Sometimes though I drunk for confidence which may surprise some people as I don’t appear to be shy or introverted. Actually I believe I am an ambivert, which is a mixture of extrovert and introvert.
For years I never enjoyed the taste of alcohol but since I had discovered Jack Daniels and Coke that’s changed.
I have to admit I enjoy the taste, even the newer flavors Jack Daniels honey and even Fire.
Of course, there is the feeling of being merry, a little drunk. The funny thing is that rarely did I find that alcohol relaxed me.
Yes, I did feel a little merry but it could soon progress to the drunk stage if I got carried away.
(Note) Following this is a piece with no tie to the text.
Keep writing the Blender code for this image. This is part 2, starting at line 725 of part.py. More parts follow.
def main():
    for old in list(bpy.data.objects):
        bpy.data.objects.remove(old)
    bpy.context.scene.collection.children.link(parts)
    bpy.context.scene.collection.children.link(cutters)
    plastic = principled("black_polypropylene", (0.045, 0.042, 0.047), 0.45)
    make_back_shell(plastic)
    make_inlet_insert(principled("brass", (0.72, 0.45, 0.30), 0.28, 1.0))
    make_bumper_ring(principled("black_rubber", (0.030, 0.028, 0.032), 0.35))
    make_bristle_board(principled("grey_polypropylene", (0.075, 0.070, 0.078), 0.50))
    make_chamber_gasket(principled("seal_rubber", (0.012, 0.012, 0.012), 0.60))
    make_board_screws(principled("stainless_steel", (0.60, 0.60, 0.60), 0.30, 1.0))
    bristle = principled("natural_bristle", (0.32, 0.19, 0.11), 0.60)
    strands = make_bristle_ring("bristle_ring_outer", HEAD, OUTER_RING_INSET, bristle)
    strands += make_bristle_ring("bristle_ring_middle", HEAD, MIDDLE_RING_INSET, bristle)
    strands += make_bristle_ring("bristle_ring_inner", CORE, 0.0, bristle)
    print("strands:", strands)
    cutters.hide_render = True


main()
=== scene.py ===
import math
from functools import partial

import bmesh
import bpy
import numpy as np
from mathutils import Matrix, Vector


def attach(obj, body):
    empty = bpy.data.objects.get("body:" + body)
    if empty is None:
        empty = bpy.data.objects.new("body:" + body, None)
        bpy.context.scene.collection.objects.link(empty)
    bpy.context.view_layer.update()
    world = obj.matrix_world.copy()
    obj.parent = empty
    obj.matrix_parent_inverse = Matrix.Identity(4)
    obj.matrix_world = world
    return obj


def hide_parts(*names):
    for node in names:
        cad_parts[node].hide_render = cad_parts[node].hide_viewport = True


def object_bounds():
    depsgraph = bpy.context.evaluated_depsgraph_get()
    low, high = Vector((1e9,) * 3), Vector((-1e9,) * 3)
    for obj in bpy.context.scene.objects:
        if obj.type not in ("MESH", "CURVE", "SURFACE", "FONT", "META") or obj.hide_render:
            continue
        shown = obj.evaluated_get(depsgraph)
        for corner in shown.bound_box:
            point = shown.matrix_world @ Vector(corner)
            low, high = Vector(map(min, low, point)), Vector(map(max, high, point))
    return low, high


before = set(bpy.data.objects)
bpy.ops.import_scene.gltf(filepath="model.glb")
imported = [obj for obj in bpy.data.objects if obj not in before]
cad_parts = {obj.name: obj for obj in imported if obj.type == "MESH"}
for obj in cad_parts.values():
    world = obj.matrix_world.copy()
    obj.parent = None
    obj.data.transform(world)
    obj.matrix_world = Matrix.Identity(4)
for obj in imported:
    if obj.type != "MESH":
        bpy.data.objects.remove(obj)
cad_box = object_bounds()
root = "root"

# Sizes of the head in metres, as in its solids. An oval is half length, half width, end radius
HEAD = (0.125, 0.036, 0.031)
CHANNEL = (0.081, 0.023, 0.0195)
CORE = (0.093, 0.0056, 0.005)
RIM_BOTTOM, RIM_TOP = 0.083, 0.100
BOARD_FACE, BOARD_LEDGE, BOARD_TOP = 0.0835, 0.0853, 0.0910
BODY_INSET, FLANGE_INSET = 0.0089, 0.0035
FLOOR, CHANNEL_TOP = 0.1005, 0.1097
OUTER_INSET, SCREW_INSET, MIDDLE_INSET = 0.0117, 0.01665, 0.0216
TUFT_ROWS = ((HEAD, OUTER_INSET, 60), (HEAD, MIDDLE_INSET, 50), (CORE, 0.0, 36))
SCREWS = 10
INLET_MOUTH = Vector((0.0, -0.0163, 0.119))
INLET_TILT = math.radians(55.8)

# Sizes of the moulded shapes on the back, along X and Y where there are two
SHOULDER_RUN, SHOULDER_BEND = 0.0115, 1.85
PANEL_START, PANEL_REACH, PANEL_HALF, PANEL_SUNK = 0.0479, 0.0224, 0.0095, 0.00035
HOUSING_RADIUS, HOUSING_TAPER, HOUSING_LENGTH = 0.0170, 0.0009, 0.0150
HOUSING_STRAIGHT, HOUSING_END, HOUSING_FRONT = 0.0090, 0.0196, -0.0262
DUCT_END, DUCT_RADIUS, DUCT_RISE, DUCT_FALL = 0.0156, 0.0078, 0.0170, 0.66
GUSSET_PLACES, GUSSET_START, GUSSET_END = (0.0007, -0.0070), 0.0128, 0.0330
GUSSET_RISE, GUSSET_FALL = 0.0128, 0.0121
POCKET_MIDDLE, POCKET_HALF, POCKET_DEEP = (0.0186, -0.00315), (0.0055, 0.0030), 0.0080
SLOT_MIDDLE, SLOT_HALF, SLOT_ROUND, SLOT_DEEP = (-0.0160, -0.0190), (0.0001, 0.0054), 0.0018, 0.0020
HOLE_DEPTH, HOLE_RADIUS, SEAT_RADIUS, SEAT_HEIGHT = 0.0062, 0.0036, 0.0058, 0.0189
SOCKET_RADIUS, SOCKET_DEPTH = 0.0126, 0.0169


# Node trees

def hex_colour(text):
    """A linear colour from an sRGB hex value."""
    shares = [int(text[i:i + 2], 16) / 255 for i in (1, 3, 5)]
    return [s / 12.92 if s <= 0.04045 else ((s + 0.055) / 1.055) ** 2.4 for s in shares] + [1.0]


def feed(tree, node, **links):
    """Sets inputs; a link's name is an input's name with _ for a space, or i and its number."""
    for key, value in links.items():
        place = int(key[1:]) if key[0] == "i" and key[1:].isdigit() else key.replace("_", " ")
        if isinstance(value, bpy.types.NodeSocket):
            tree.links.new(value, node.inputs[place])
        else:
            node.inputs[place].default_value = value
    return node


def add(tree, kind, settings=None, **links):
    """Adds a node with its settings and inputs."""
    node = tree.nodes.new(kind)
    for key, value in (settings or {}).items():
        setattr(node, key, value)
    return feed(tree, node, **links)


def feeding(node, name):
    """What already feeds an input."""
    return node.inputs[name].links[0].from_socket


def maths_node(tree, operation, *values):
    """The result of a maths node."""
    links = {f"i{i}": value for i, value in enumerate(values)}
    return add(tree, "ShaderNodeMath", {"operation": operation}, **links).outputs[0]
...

Then I would be back to square one, the next day feeling regret and unhappy about another unproductive, wasted day.
Feedback from Family and Friends
It’s been over 6 weeks now since I stopped drinking alcohol and everyone has been supportive.
I think most friends know about my blog and my attempts to make improvements in my life, to try different things and see what works for me.
Anyone who finds it unusual and doesn’t get why I am not drinking, then I believe won’t understand the why of what I am trying to do. Either that or likes their alcohol and couldn’t ever imagine giving it up!
Unfortunately, some “friends” may not necessarily like the new you. I do think that if drinking alcohol was the only binding part of the friendship that it’s a fairly weak bond, eh?
When arranging to meet in the evening with friends I do point out in advance that I have stopped drinking. This heads up means that the venue can be changed if need be and that there is no need to have the conversation of why I am likely drinking tea or water.
Bottom line: Will I stop forever?
To be honest I am not sure at this stage.
I really like the fact I never wake up with a hangover. I feel more alert and have no excuses as to why I shouldn’t be productive – other than being tired from possibly the kids waking me up during the night.
So, whilst I am on my 90-day fat-belly challenge I won’t be drinking as I really want to get in shape and lose fat.
I feel much, much better since quitting alcohol and so will continue the tea and odd soft drink for the time being.